■ Task instructions
The lines to reproduce run from the first one through the line containing "import Sketcher". Reproduce them exactly.

■ Stored data
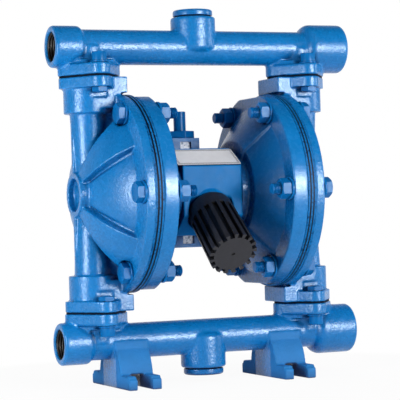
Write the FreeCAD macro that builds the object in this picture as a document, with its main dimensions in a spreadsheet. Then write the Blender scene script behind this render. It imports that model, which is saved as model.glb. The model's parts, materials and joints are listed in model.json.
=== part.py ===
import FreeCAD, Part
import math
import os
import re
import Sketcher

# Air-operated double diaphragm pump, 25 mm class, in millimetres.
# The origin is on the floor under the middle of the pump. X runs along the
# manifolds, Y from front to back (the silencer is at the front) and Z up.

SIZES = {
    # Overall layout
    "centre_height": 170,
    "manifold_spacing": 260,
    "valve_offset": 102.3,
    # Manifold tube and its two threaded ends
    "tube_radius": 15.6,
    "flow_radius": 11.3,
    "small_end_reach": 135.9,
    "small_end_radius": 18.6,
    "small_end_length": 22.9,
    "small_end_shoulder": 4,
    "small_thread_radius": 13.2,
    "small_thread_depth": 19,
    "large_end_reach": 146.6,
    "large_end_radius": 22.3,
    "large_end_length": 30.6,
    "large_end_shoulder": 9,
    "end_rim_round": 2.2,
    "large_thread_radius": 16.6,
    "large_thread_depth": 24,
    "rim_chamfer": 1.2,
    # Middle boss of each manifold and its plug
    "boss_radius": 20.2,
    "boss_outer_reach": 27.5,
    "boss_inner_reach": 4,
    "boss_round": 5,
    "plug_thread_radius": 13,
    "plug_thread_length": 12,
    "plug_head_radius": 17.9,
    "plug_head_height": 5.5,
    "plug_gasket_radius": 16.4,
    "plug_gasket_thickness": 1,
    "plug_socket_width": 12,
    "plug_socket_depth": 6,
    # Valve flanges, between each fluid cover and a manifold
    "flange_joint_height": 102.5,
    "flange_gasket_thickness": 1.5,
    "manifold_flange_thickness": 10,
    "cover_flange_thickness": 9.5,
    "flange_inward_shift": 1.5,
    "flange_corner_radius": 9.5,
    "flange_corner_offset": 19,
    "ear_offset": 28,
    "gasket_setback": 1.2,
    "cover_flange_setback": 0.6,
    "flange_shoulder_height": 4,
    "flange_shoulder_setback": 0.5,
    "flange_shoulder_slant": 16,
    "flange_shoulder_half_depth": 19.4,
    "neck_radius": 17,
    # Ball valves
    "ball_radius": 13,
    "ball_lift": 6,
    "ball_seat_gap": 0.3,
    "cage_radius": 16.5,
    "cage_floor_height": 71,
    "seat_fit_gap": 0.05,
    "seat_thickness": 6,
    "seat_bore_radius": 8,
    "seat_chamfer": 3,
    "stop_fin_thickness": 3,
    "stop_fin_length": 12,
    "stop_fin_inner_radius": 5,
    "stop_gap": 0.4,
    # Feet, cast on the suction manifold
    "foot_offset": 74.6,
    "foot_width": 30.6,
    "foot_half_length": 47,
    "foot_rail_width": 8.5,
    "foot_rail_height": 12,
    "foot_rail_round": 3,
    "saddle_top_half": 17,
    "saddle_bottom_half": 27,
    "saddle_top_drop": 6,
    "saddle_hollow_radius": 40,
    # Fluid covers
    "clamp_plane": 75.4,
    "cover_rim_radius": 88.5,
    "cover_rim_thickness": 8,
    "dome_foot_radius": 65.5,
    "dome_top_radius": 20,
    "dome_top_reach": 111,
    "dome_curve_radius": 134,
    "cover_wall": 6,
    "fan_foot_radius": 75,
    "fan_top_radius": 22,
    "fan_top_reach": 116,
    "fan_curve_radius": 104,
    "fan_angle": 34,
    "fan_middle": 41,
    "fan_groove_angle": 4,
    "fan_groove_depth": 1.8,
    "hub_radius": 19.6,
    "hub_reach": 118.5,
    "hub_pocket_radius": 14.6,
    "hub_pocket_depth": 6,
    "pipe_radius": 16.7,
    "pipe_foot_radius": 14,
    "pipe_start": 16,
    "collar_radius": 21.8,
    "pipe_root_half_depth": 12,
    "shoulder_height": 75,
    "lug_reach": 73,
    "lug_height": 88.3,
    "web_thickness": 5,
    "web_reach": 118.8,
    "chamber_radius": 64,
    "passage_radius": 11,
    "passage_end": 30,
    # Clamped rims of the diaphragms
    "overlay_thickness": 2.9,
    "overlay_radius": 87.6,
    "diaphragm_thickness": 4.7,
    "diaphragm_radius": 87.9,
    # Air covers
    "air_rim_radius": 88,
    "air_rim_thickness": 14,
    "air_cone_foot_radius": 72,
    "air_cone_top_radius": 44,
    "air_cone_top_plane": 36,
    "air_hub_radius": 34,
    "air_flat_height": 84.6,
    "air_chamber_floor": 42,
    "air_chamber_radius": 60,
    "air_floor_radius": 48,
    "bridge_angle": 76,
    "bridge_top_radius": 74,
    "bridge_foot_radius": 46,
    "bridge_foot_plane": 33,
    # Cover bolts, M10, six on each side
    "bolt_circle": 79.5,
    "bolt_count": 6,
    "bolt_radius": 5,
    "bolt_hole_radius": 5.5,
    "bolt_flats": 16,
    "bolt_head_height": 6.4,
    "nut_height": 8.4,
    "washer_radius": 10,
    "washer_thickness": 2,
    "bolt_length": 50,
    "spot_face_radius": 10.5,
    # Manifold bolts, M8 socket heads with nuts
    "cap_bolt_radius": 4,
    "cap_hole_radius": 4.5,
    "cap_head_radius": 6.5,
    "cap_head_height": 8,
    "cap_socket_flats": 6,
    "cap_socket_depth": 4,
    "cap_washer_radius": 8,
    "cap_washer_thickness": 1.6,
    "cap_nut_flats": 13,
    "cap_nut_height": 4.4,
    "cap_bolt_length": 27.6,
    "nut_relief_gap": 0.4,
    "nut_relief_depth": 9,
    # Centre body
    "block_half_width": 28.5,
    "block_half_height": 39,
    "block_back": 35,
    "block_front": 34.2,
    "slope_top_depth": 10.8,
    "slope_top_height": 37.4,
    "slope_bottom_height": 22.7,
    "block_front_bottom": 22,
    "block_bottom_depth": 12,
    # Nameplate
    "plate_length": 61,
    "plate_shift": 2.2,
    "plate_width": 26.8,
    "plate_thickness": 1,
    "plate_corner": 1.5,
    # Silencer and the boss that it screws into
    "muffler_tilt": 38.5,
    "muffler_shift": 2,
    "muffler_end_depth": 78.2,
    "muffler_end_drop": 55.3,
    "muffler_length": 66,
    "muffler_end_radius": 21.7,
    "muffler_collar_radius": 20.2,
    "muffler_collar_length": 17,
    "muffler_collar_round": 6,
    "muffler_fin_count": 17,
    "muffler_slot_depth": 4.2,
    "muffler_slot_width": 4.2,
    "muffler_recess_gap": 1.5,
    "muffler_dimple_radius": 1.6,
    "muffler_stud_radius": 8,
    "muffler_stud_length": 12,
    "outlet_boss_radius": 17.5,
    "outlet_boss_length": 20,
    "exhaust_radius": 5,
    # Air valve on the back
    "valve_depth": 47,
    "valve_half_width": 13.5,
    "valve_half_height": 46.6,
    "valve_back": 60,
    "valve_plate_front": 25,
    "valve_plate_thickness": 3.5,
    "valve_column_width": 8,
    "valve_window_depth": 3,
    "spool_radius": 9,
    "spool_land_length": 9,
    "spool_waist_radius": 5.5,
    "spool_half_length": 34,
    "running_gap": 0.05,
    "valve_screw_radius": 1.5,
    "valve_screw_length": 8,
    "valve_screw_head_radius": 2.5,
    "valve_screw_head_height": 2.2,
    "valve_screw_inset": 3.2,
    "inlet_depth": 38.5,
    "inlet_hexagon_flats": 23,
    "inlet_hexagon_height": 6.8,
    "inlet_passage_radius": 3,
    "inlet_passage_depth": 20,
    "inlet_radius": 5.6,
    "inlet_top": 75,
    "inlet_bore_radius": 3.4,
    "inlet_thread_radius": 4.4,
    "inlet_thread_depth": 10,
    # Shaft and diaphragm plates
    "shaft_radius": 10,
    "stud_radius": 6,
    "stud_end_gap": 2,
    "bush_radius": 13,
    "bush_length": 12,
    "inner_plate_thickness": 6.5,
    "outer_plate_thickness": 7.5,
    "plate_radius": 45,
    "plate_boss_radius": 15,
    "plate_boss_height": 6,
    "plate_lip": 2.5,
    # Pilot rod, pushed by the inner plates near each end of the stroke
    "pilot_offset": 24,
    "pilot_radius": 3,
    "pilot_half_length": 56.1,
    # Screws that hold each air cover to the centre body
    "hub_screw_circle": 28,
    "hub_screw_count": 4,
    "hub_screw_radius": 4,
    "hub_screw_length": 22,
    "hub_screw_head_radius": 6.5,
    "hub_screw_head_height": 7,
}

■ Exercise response
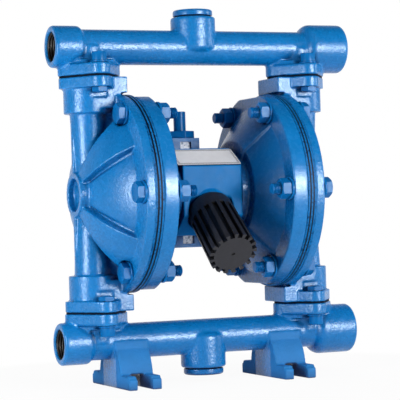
Write the FreeCAD macro that builds the object in this picture as a document, with its main dimensions in a spreadsheet. Then write the Blender scene script behind this render. It imports that model, which is saved as model.glb. The model's parts, materials and joints are listed in model.json.
=== part.py ===
import FreeCAD, Part
import math
import os
import re
import Sketcher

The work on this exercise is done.